Nella testa degli scialpinisti ecco che il rischio 3 viene considerato accettabile e si parte, cercando di stare più attenti.
Altra considerazione importante: i bollettini sono emessi a livello provinciale e quindi sono strutturalmente incapaci di dare indicazioni del livello del rischio locale su una montagna immersa nel caos orografico (direzione del vento che varia!) soprattutto nella zona Dolomitica e dintorni.
Ma come si fa a dare rischio 3 dopo una nevicata di oltre 1 metro che segue a un periodo di mesi senza precipitazioni? non era questo il caso di mettere un bel 4 marcato per scoraggiare ogni attività? E invece aver il coraggio di dare grado 2 più spesso in modo da indirizzare più correttamente gli scialpinisti?
Mi arriva a casa da sempre il mensile pubblicato da AINEVA e devo dire che ormai è diventata una rivista scientifica illeggibile ai più, totalmente dedicata allo sviluppo di modelli matematici di simulazione del comportamento del manto nevoso: nulla di utile a chi poi sulla neve ci va!
Inoltre purtroppo i bollettini sono emessi sulla base dei dati raccolti in stazioni posizionate nei pressi delle strade o al massimo sulle piste da sci, non certo su rilievi fatti sul terreno reale dove viene praticato lo sci alpinismo (solo in alcune regioni viene affidato alle guide alpine il rilievo in montagna lungo itinerari e creste).
Per noi che oltre a consultare i bollettini dobbiamo capirci un po’ di più, qualche consiglio:
- le nevicate con vento sono più pericolose perché si formano lastroni di neve soffice non facilmente riconoscibili: si sente solo la neve un po’ più gessata del solito, che frena un po’ di più di una neve polverosa giusta (con temperature basse rimangono delle trappole)

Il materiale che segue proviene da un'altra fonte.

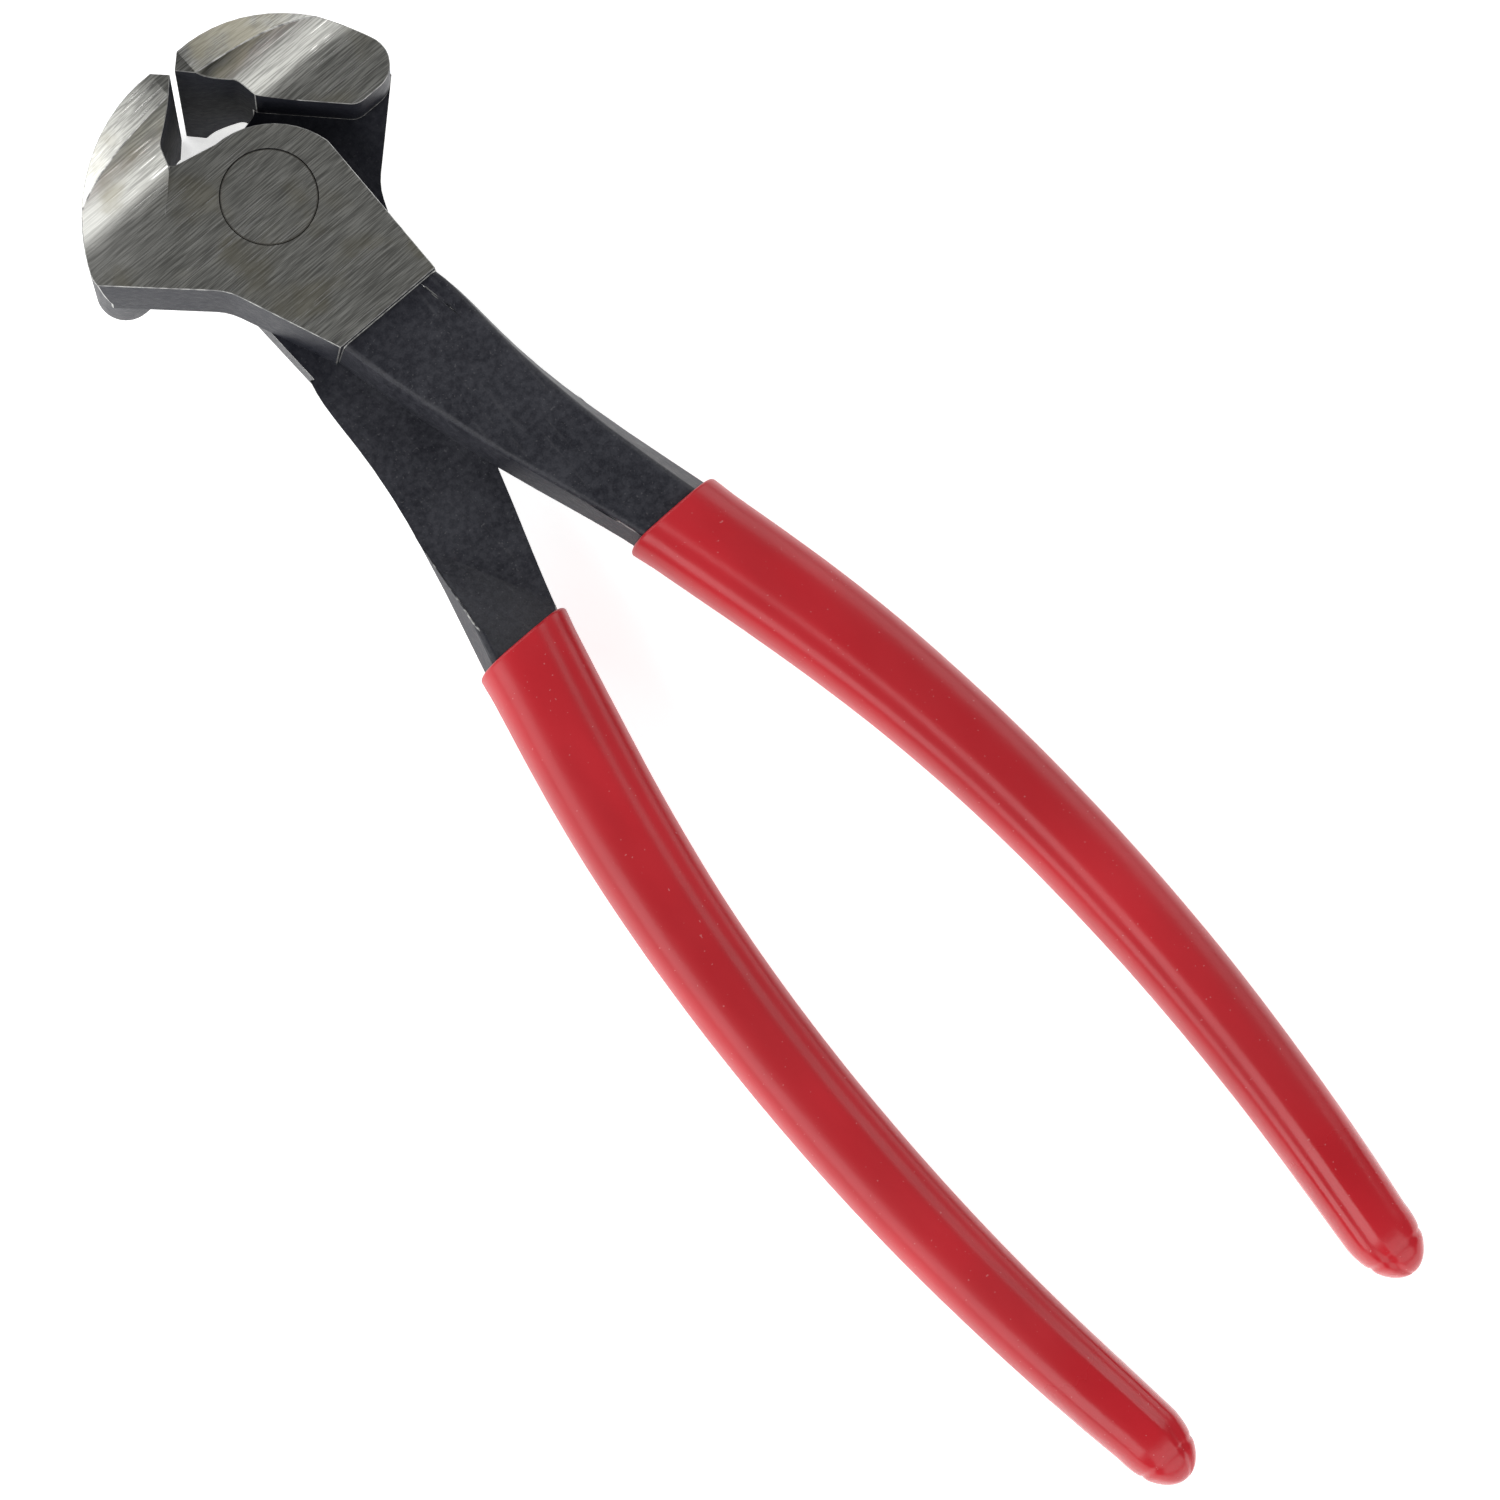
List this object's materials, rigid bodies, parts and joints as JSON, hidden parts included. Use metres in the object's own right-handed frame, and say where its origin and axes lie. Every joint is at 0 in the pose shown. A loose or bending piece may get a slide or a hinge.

- se non si vedono le tracce del vento sulla neve sulla quale ci stiamo muovendo, guardiamo sempre le creste delle montagne circostanti tutto intorno a noi anche quelle che ci rimangono alle spalle, e guardiamo se si vedono dei crinali erosi dal vento
- il sovraccarico del gruppo diventa importantissimo e dipende dal numero, ma anche dalle capacità sciistiche: se si cade o se si va a piedi si incidono strati più profondi e spesso più pericolosi
- i percorsi dove si sono verificati pochissimi passaggi durante la stagione, prima di noi, sono molto più pericolosi: aspettare la trasformazione del manto è opportuno
Ma rimane sempre importante ricordarsi che nessuno nasce professore con la neve!